The first Pedro belonged to the earliest and most distant dynasty and seems to have been a good king, even if only for ten years. He is known as the Just or the Cruel, defined by a fiery temperament and by the excesses he committed, not only in the name of cruel perversions but above all for a great passion. Pedro demanded that his beloved Inês be crowned after death and ordered the hearts of two of her assassins to be torn out, one through the chest and the other through the back. In the Monastery of Alcobaça, the bodies of Inês and Pedro, each lying on one side of the church’s transept, seem to have been petrified in their sleep, waiting for Judgment Day, when, upon awakening, they will see each other again. Stories like this are still told in Northeastern Brazil by repentistas (improvisational poets) and writers of literatura de cordel.

The second Pedro was crowned in 1683, during the Bragança Dynasty. He was called the Peaceful, for having ended the Restoration Wars after the dissolution of the Iberian Union, in alliance with England. Peace, however, was relative. In colonial Brazil, sugar filled the metropolis’s coffers at the cost of the transatlantic slave trade, which was then thriving. When gold was discovered in the backlands of Caeté, in Minas Gerais, a new phase of prosperity began, but maintaining wealth and territorial control required a heavy hand to suppress colonial uprisings. In 1695, the Quilombo of Palmares was destroyed. Pedro suffered for three years from uncontrollable drowsiness; he died of an apoplectic stroke, with a twisted liver and twenty-five gallstones.

The third Pedro married his niece Maria - out of love and interest - to ensure the continuity of the Bragança dynasty, as she would become the first woman to reign by hereditary right. Both were deeply religious; she was known as the Pious, and he was nicknamed the Sacristan by a nineteenth-century liberal historian who also described him as “a very ugly man, with an idiotic face, a fierce countenance, disheveled hair, and the look of a drunkard”—a most unflattering portrait for one whose eminence was anything but pale or bland. His death seems to have contributed to the madness of the Pious, who, upon arriving in Brazil, had already become known as the Mad.
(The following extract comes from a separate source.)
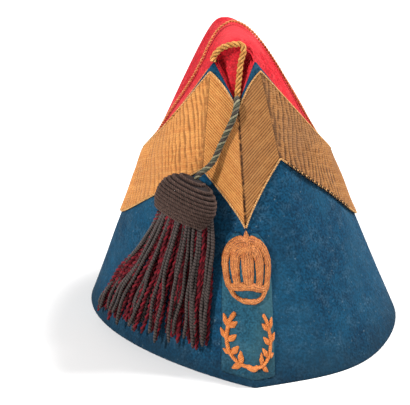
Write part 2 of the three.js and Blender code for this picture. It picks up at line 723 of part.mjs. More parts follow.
const CLOTH_BLUE = { color: 0x25506c, roughness: 0.95 };
const CLOTH_RED = { color: 0xe4434a, roughness: 0.95 };
const GOLD_BRAID = { color: 0xc08345, roughness: 0.7 };
const GREEN_CORD = { color: 0x6a6a58, roughness: 0.85 };
const TASSEL_CORD_BROWN = { color: 0x4e3f3b, roughness: 0.9 };
const PATCH_TEAL = { color: 0x34505c, roughness: 0.95 };
const STITCH_ORANGE = { color: 0xd17f47, roughness: 0.8 };

function addPiece(group, name, geometry, finish) {
  const mesh = new THREE.Mesh(geometry, new THREE.MeshStandardMaterial(finish));
  mesh.name = name;
  group.add(mesh);
}

const cap = new THREE.Group();
cap.name = 'forage_cap';
addPiece(cap, 'turban', turbanGeometry(), CLOTH_BLUE);
addPiece(cap, 'crown', crownGeometry(), CLOTH_RED);
addPiece(cap, 'braid_left', braidGeometry(-1), GOLD_BRAID);
addPiece(cap, 'braid_right', braidGeometry(1), GOLD_BRAID);
addPiece(cap, 'seam_piping', seamPipingGeometry(), GOLD_BRAID);
addPiece(cap, 'edge_piping', edgePipingGeometry(), GOLD_BRAID);
addPiece(cap, 'fold_cord', foldCordGeometry(), GOLD_BRAID);
addPiece(cap, 'tassel_cord', tasselCordGeometry(), GREEN_CORD);
addPiece(cap, 'tassel', tasselGeometry(), TASSEL_CORD_BROWN);
addPiece(cap, 'badge_patch', patchGeometry(), PATCH_TEAL);
addPiece(cap, 'crown_badge', crownBadgeGeometry(), STITCH_ORANGE);
addPiece(cap, 'wreath_badge', wreathGeometry(), STITCH_ORANGE);

export default cap;
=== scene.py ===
"""Looks of the folded forage cap: felt, gold braid, twisted cords, embroidery and a tassel.

Shapes are worked out in millimetres in the part's own frame: the origin is on the
ground at the middle of the rim, +Z is up, the front crease faces -Y and +X is on the
viewer's right. They are written to the meshes in metres.
"""

import logging
from dataclasses import dataclass
from enum import Enum

import bmesh
import bpy
import numpy as np
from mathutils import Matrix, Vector

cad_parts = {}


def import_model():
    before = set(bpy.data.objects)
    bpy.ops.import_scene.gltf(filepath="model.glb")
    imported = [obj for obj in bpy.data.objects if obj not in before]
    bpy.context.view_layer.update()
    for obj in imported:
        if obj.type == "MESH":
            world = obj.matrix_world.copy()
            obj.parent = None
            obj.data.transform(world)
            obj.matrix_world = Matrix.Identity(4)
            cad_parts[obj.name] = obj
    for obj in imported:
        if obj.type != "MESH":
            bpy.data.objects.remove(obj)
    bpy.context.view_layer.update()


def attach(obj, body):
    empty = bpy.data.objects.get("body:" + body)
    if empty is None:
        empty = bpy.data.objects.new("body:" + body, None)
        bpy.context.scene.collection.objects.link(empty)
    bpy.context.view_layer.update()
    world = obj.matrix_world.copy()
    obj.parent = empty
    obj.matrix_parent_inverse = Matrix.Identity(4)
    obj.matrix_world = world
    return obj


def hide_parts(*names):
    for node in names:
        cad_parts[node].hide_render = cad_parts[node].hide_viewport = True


LOG = logging.getLogger("forage_cap")
METRES = 0.001
Row = tuple[float, ...]


class Side(Enum):
    """A half of the cap, as the viewer sees it."""

    LEFT = -1
    RIGHT = 1


def tone(red: int, green: int, blue: int) -> tuple[float, float, float, float]:
    """Turns a colour of 0 to 255, as a screen shows it, into linear light.

    Args:
        red: Red from 0 to 255.
        green: Green from 0 to 255.
        blue: Blue from 0 to 255.

    Returns:
        The linear colour with an alpha of 1.
    """
    shares = np.array([red, green, blue]) / 255
    linear = np.where(shares <= 0.04045, shares / 12.92, ((shares + 0.055) / 1.055) ** 2.4)
    return (float(linear[0]), float(linear[1]), float(linear[2]), 1.0)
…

The fourth Pedro was a man divided between two nations; a Soldier King and a Liberator. He was still a prince when, in 1808, fleeing from Napoleon, he sailed with the Portuguese Court to settle in colonial lands, producing an unprecedented effect: a European metropolis displaced itself beyond the continent for more than a decade. Becoming Emperor of Brazil was a way to ensure closeness between the restored European motherland and a vast territory that would no longer accept being demoted to colonial status. His coronation mantle, shaped like a poncho, was made of green velvet, embroidered in gold thread with cocoa and tobacco branches, and adorned with a murça of yellow cock-of-the-rock feathers crafted by the Tirió people. Trying to keep one foot on each side of the Atlantic led to a series of political crises, a war, and ultimately, weary and tubercular, cost him his life. His wish was for his heart to remain in Porto, where it is kept as a relic locked behind five keys in the Church of Our Lady of Lapa. In 1972, during Brazil’s military dictatorship, his bones were taken to the crypt of the Monument to Independence in São Paulo, near the site where he is said to have cried out: “Independence or death.”